With these Weeks in Seven Words posts, I'm still catching up to the current week... and it's eerie to see the contrast between life then and now (virtually empty Times Square, for instance, and going to a restaurant).
automatic
She opens the door, receives the gift, and closes the door after a bland thanks that says nothing.
cityscape
We walk up 7th Avenue, the lights of Times Square tiring our eyes, before we switch to 6th Avenue. Homeless people are folded under scaffolding.
consumers
When we arrive at the restaurant, it's empty. At one table, three workers are on their phones. One of them springs up to take our orders, which we take with us to a round green table several blocks away by a massive library.
denying
If I deny my own past, if I pretend that I was wiser than I was, then I also deny how I've matured.
earworm
"La, la, la, la... la, la, la, la... Elmo's song... La, la, la, la.... la, la, la, la... Elmo's song..." The toddler keeps squeezing the doll, bringing forth new bursts of Elmo's song.
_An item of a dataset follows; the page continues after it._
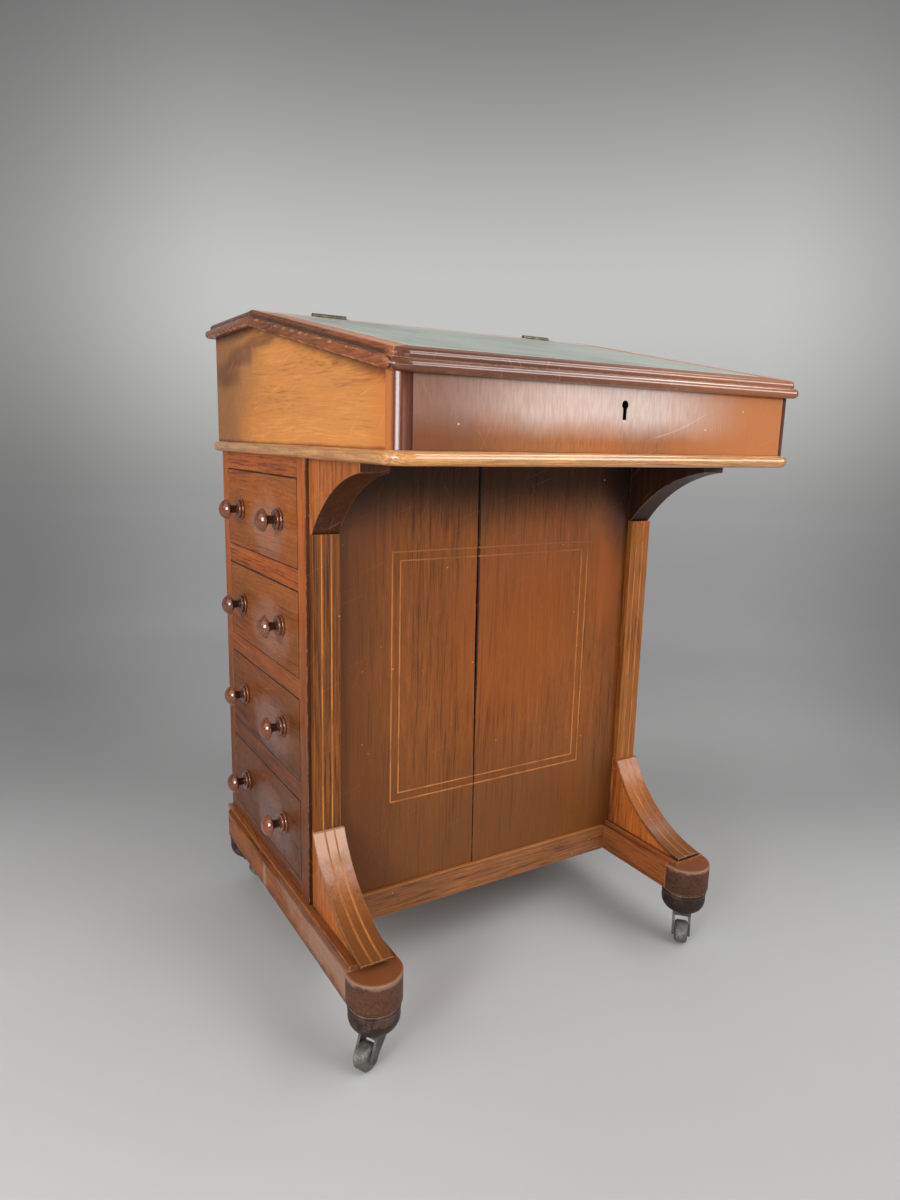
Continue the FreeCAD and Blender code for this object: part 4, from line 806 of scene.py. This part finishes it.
class BracketFinish(Piece):
    """Polished timber for the pilasters and brackets, and their boxwood lines"""

    bl_idname = "desk.brackets"
    bl_label = "Brackets, pilasters and lines"

    def make(self, timbers, wear, trim):
        give(self.pilaster(timbers), "pilasters")
        upper = Timber("upper bracket", timbers.bracket, "Z", 2.5, boards=LEFT_AND_RIGHT)
        # Painted shade on the inner sides and curved undersides of the upper brackets.
        inner = abs(upper.x).eased(PILASTERS_HIGH.x - 0.0004, PILASTERS_HIGH.x - 0.0012)
        upper.shadow(inner, (0.18, 0.2, 0.3))
        # Painted shade over the right upper bracket.
        upper.shadow(upper.x.eased(-0.05, 0.05), (0.45, 0.5, 0.7))
        give(upper.finish(edge=0.8), "upper_brackets")
        lower = Timber("lower bracket", timbers.bracket, "Z", 4.5, boards=LEFT_AND_RIGHT)
        give(lower.finish(edge=0.8), "lower_brackets")
        give(self.facing(timbers, wear), "bracket_facings")
        give(self.line(timbers), "boxwood_lines")

    def pilaster(self, timbers):
        """Wood with fine upright reeds of a golden tone."""
        gold = scaled(timbers.boxwood, 0.8)
        pilaster = Timber(
            "pilaster", timbers.pilaster, "Z", 0.5, wave=0.006, patches=0.6, boards=LEFT_AND_RIGHT
        )
        # Painted shade: the left pilaster is darker than the right one.
        pilaster.shadow(pilaster.x.eased(0.1, -0.1), (0.62, 0.58, 0.5))
        reeds = pilaster.tree.noise(pilaster.place * (420.0, 1.0, 5.0))
        pilaster.layer(reeds.eased(0.54, 0.64), gold, 0.25)
        return pilaster.finish(edge=1.0, rubbed=gold)

    def facing(self, timbers, wear):
        """A curved strip, bleached at its top and brown at its toe, with painted shade along its bottom edge.
        """
        facing = Timber("bracket facing", timbers.facing, "Z", 6.5, figure=1.0, boards=LEFT_AND_RIGHT)
        pink = scaled(wear.scuffs, 1.6, 1.5, 1.5)
        facing.spot((FACINGS_LOW.x, FACINGS_HIGH.y, FACINGS_HIGH.z), (0.08, 0.05, 0.05), pink, 0.9)
        toe = facing.ragged(facing.z, FACINGS_LOW.z + 0.06, FACINGS_LOW.z + 0.01, 0.03)
        facing.layer(toe, scaled(timbers.facing, 0.62, 0.72, 1.3), 0.8)
        # Painted shade along the bottom of each facing, where the slot under its toe is dark.
        facing.layer(facing.z.eased(FACINGS_LOW.z + 0.005, FACINGS_LOW.z + 0.0035), wear.grime)
        return facing.finish(low=0.28, high=0.42, coat=0.3, edge=1.0)

    def line(self, timbers):
        """Pale wood, broken in places, and faded towards the top of the panel and on the facings."""
        line = Timber("boxwood line", timbers.boxwood, "Z", 1.5, figure=0.4, streaks=0.3, pores=0.1)
        broken = line.tree.noise(line.place, detail=4.0, roughness=0.6, scale=22.0)
        line.layer(broken.eased(0.46, 0.6), timbers.panel, 0.6)
        on_panel = abs(line.x).eased(PANEL_HIGH.x, PANEL_HIGH.x - 0.01)
        line.layer(on_panel * line.ragged(line.z, 0.5, 0.57, 0.05, 12.0), timbers.panel, 0.6)
        low = line.z.eased(FACINGS_HIGH.z + 0.001, FACINGS_HIGH.z - 0.001)
        line.layer(low * (1.0 - on_panel), timbers.facing, 0.5)
        return line.finish(low=0.35, high=0.5, coat=0.05, edge=0.0)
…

More Elmo's song. Elmo loves singing.
lunch
The restaurant is still a small cube where people are crushed elbow-to-elbow at the counter. But they've broadened their menu. I pick a salad with barbecue chicken and tortilla strips and find a bench in a nearby park outside of a museum. "Enjoy," says a guard, eyeing the salad bowl with unmasked appreciation.
patchily
She tries to hide by ducking behind her backpack and slipping on a pair of shades. It's like when a younger kid plays hide-and-seek by sticking the top half of their body under a bed but leaving their legs exposed.